Checking equivalence of lambda terms

lambda-calculus

I was trying to develop an alternative to the Church encoding for the predecessor function for Church numerals. What I came up with was:
$$pred := λn.first (n (λp.second (p)(pair (succ (first (p))) true) (pair (0 )(true))) (pair (0 )(false))) $$which uses the terms used on the wikipedia site for Church Encodings. Now to check if my algorithm was working or not, I used this site. The test that I run was $(pred)(2)$. I tried beta and delta reduction in 2 different ways: first I simply passed the term on the website, and ran it. The $\beta$-normal form that I got was: $$\lambda{f}. \lambda{x}.fx$$ which was all right, since that was what the Church numeral for $1$ should look like. However, I also tried it in a different way.

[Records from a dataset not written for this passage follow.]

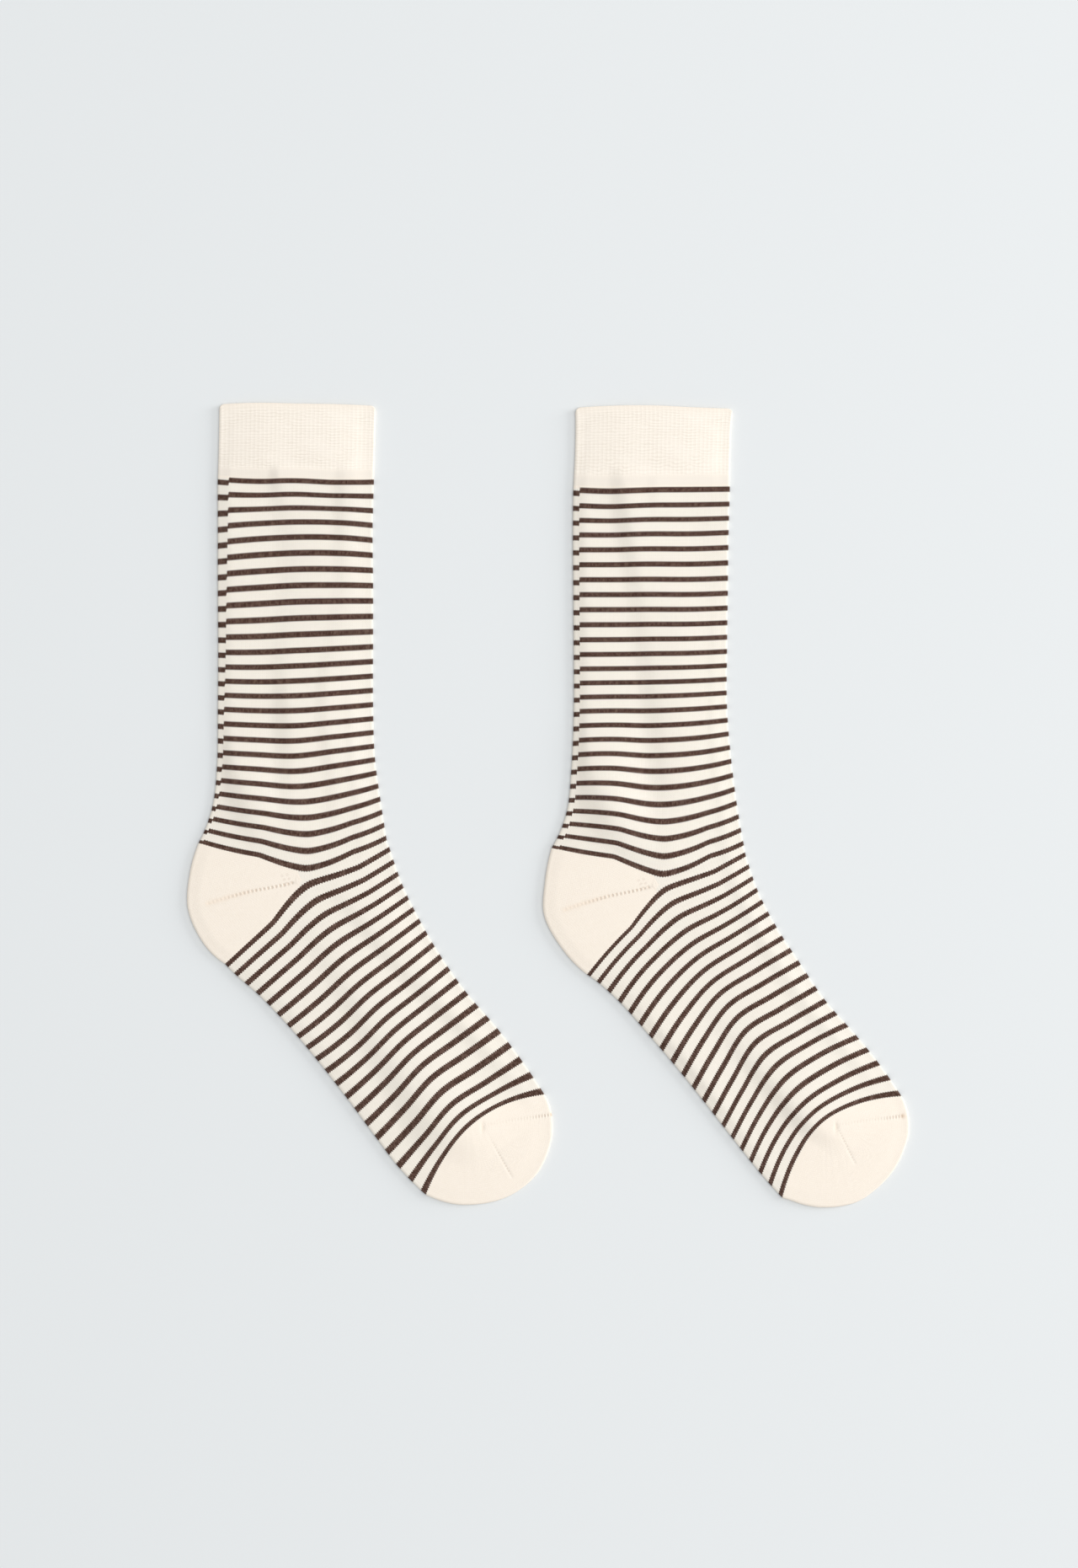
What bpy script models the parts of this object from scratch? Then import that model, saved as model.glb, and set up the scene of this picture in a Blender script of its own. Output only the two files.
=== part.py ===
"""A pair of knitted crew socks, laid flat on their sides with both toes pointing the same way.

Each sock is a tube of plain knit, flattened into an upper and an under layer that join round a soft
fold along the back and sole, and round another along the front and instep. It has four solids: the
welt or cuff, the striped leg and foot, the heel pocket and the toe cap. Every solid is a hollow
double layer with a wall of its own thickness.

A knitted course is followed across the sock from its back edge to its front edge. The rows of the
tables below are courses, numbered by the stripes: row 1 is the first stripe under the cuff, row 26
the last one above the heel, row 27 the first one on the foot and row 46 the last one before the toe.
Sizes are in millimetres and are turned into metres where the meshes are made.
"""

import math
from collections import namedtuple

import bmesh
import bpy
import numpy as np
from mathutils import Matrix

MM = 0.001

# Where the knitted pieces meet, as rows.
CUFF_TOP = -4.5
CUFF_END = 0.8
HEEL_START = 26.2
HEEL_END = 26.8
TOE_START = 46.2
TOE_TIP = 49.0
HEEL_REACH = 0.5  # how far across the sock the heel pocket comes
SEAM_GAP = 0.3  # between one piece and the next

# The cloth, and how it lies.
WALL = 1.2
CUFF_WALL = 1.5
FOLD_RADIUS = 1.8
CUFF_FOLD_RADIUS = 2.0
CROWN = 0.9  # how far the upper layer rises above its folds in the middle

# The right sock's cuff lies this far from the left one's.
PAIR_STEP = (177.0, -1.0)

# Mesh fineness, the step in across or row that slopes are measured over, how near two points are
# when they count as one, and the bend in degrees past which an edge is shaded sharp.
SMALL_STEP = 0.02
SAME_PLACE = 0.01
SHARP_BEND = 50
FOLD_STEPS = 6
ACROSS = [0.0, 0.14, 0.32, HEEL_REACH, 0.68, 0.86, 1.0]
CUFF_ROWS = [CUFF_TOP, -2.5, -0.8, CUFF_END]
LEG_ROWS = [CUFF_END, 4, 8, 12, 16, 19, 21.5, 23.5, 25, HEEL_START]
HEEL_STEPS = 9
FOOT_ROWS = [HEEL_END, 28, 30, 32.5, 35, 37.5, 40, 42, 44, 45.2, 46, TOE_START]
TOE_ROWS = [TOE_START, 46.4, 46.9, 47.5, 48.1, 48.6, TOE_TIP]

# One row is one course. back and front are its ends on the sock's two edges, from the middle of the
# cuff's top edge. sag_1 to sag_3 say how far the course hangs towards the toe from a straight line
# between its ends, at a quarter, half and three quarters of the way across. kink is the extra bend
# where the course runs into the point of the heel.
Course = namedtuple("Course", "row back_x back_y front_x front_y sag_1 sag_2 sag_3 kink")
KINK_AT = 0.57
KINK_HALF_WIDTH = 0.25
KINK_ROUNDNESS = 0.12

LEFT_LEG = [
    Course(CUFF_TOP, -38.2, -0.2, 39.8, -1.0, -1.0, -0.8, -0.7, 0.0),
    Course(-1, -38.6, -25.0, 39.2, -25.5, 0.0, -0.2, 0.0, 0.0),
    Course(1, -39.0, -37.6, 38.8, -39.0, 0.8, 0.2, 0.6, 0.0),
    Course(4, -39.0, -61.4, 38.2, -60.6, -1.4, -2.0, -1.6, 0.0),
    Course(8, -39.0, -93.0, 38.4, -90.6, -0.7, -1.2, -0.8, 0.0),
    Course(12, -38.8, -123.8, 38.4, -121.0, 0.7, 0.6, 0.4, 0.0),
    Course(16, -39.0, -152.0, 38.4, -149.8, 1.4, 2.0, 1.2, 0.0),
    Course(20, -39.4, -180.6, 39.4, -177.2, 2.2, 4.1, 2.3, 0.0),
    Course(23, -41.6, -200.2, 42.0, -196.8, 4.0, 6.6, 5.2, 1.2),
    Course(26, -48.0, -217.6, 45.0, -216.2, 6.2, 9.5, 8.3, 4.8),
]
LEFT_HEEL = [
    Course(26.35, -53.2, -235.0, 45.4, -218.3, 3.5, 7.0, 5.5, 2.2),
    Course(26.5, -53.8, -252.0, 45.8, -219.2, 0.6, 2.6, 2.2, 1.1),
    Course(26.65, -46.4, -268.4, 46.2, -220.1, -1.2, -2.6, -0.8, -1.6),
]
LEFT_FOOT = [
    Course(27, -34.6, -279.8, 46.8, -221.8, -3.1, -5.9, -2.5, -3.6),
    Course(28, -30.0, -284.4, 48.8, -228.0, -2.6, -4.6, -1.9, -2.4),
    Course(30, -19.2, -293.8, 53.2, -240.0, -1.8, -3.3, -1.3, -0.8),
    Course(33, -3.8, -309.8, 61.8, -257.4, -0.3, -1.6, -0.7, 0.0),
    Course(36, 10.2, -326.4, 72.2, -275.2, 0.8, -0.8, -0.2, 0.0),
    Course(39, 24.9, -345.2, 85.0, -293.3, -0.4, -2.0, -1.2, 0.0),
    Course(42, 40.0, -365.6, 101.2, -312.2, -1.8, -4.4, -2.1, 0.0),
    Course(44, 50.8, -379.8, 112.0, -326.4, -2.8, -5.8, -2.8, 0.0),
    Course(46, 63.2, -392.2, 122.8, -342.4, -7.7, -11.4, -8.7, 0.0),
]
LEFT_TOE = [
    Course(46.8, 68.4, -395.3, 125.4, -346.8, -5.0, -7.6, -5.6, 0.0),
    Course(47.6, 73.8, -397.4, 127.2, -352.6, 0.2, -0.4, 0.0, 0.0),
    Course(TOE_TIP, 82.5, -399.0, 127.9, -364.5, 8.6, 11.6, 9.3, 0.0),
]

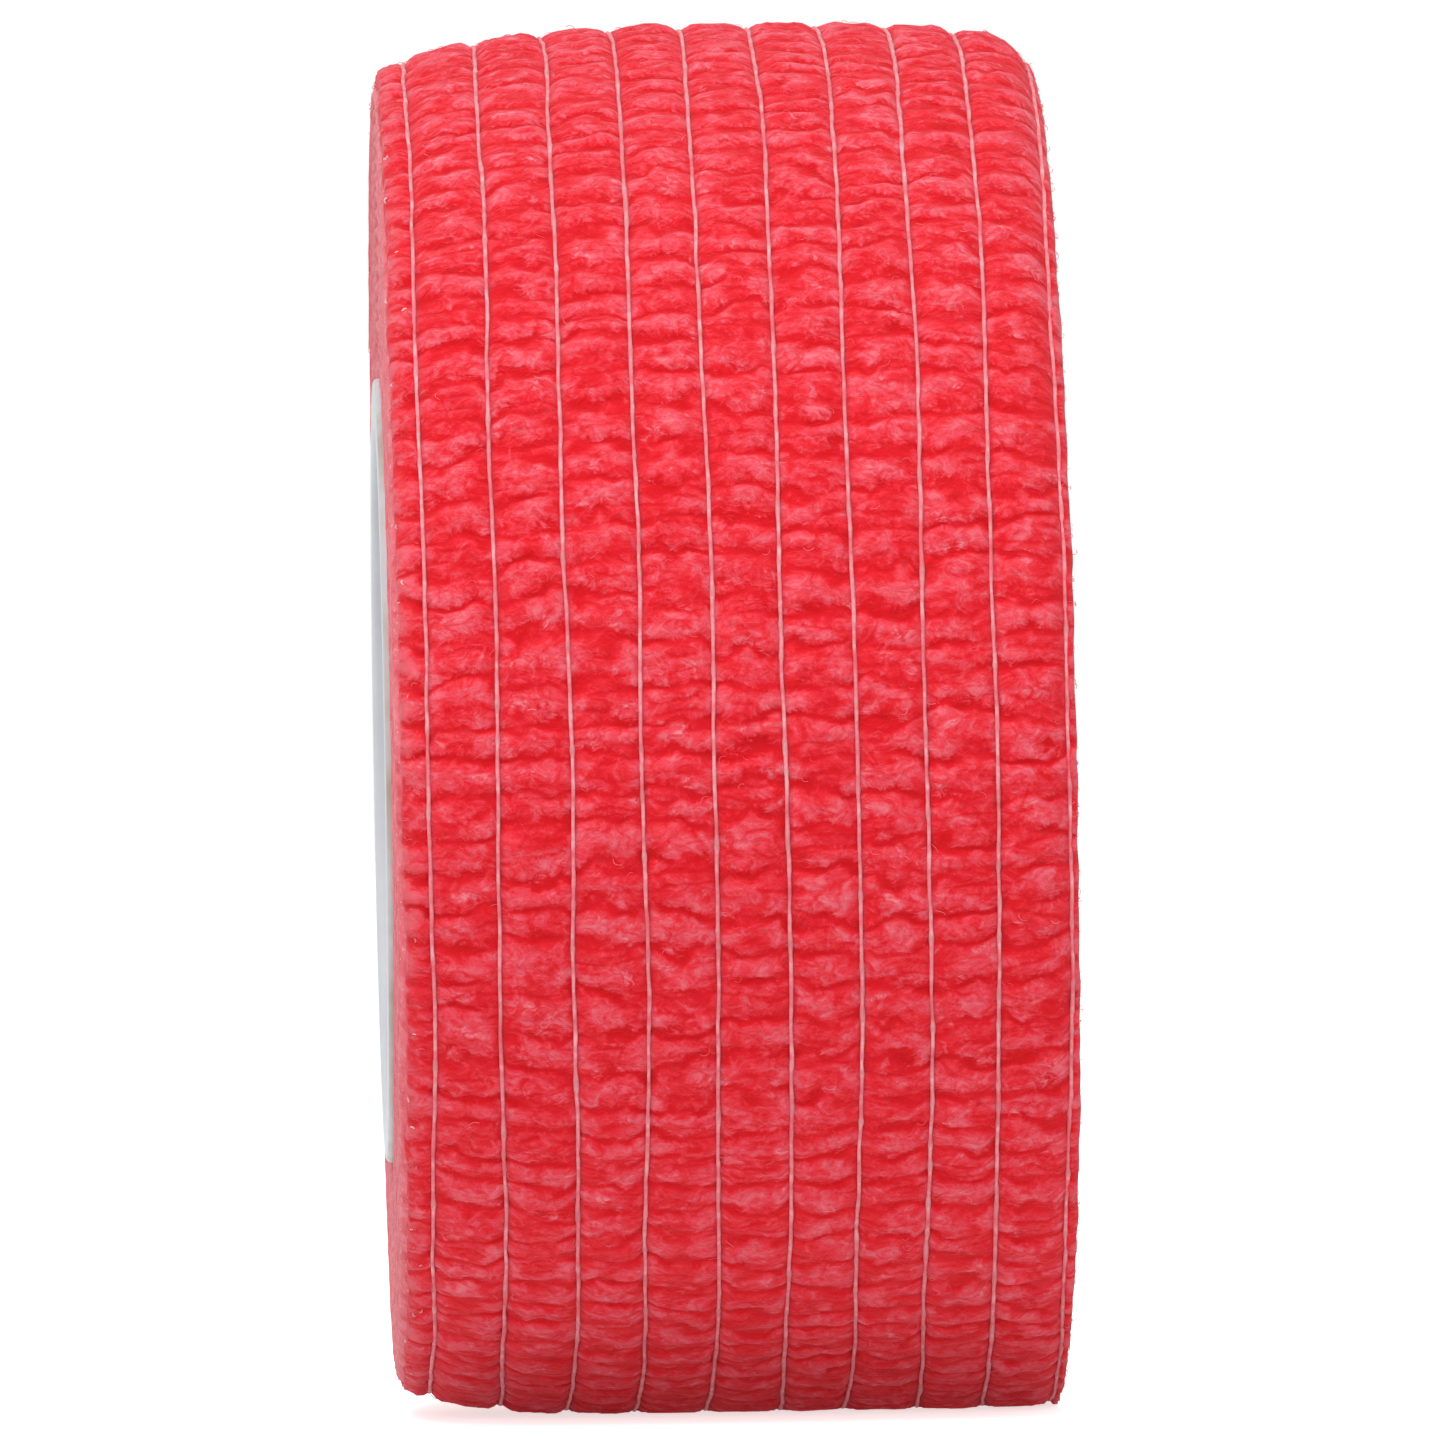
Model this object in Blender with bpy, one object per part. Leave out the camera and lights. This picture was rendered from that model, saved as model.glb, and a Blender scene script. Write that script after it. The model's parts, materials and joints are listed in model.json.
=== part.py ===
"""A roll of self-adherent elastic crepe tape, wound on a plastic core tube and standing on its rim.

The tape is one long strip of creped nonwoven web. Elastic threads run along it, and between
them the web puffs up into channels. Four kinds of piece make the roll:

  core_tube                 the plastic tube that the strip is wound on
  inner_turns               the strip from its start on the core to the start of the last turn
  outer_turn                the last whole turn, with its channels, and a thread in each valley
  free_end                  the end of the strip, which peels off the roll, with its threads

The roll's axis lies along X. The web's running angle starts at the bottom of the roll and goes
up the front (-Y), over the top and down the back (+Y), once for each turn.
"""

import math

import bpy
import bmesh
from mathutils import Vector

MM = 0.001

# Core tube
CORE_BORE_RADIUS = 13.2 * MM
CORE_WALL = 1.6 * MM
CORE_STAND_OUT = 0.20 * MM  # how far each end stands out of the winding
CORE_EDGE_ROUND = 0.25 * MM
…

First I ran just $pred$ on the website and copied the $\beta$-normal form. Let what I copied be $c$. Then I ran $(c)(2)$. The final result I got was: $$\lambda{f}. \lambda{x}.f(\lambda{x}.x)$$ Since $c$ and $pred$ are equivalent terms, the final $\beta$-normal forms should also be equivalent. However, it can be clearly seen that there is naming-clash problem in the second output. Can it be that the website is facing problems with $\alpha$ conversions? So, my question is whether $\lambda{f}. \lambda{x}.fx$ and $\lambda{f}. \lambda{x}.f(\lambda{x}.x)$ are equivalent. Actually to me they don’t appear to be, but according to the website, they should be. Can there be a glitch on the website, or is it in my reasoning?

Best Answer

As was mentioned in a comment, they are not equivalent lambda terms.

The way you can tell this is that both are in (β) normal form, and they are not α-equivalent. Normal forms of lambda terms are unique if they exist, so there cannot be a sequence of β conversions that relates these two different normal forms.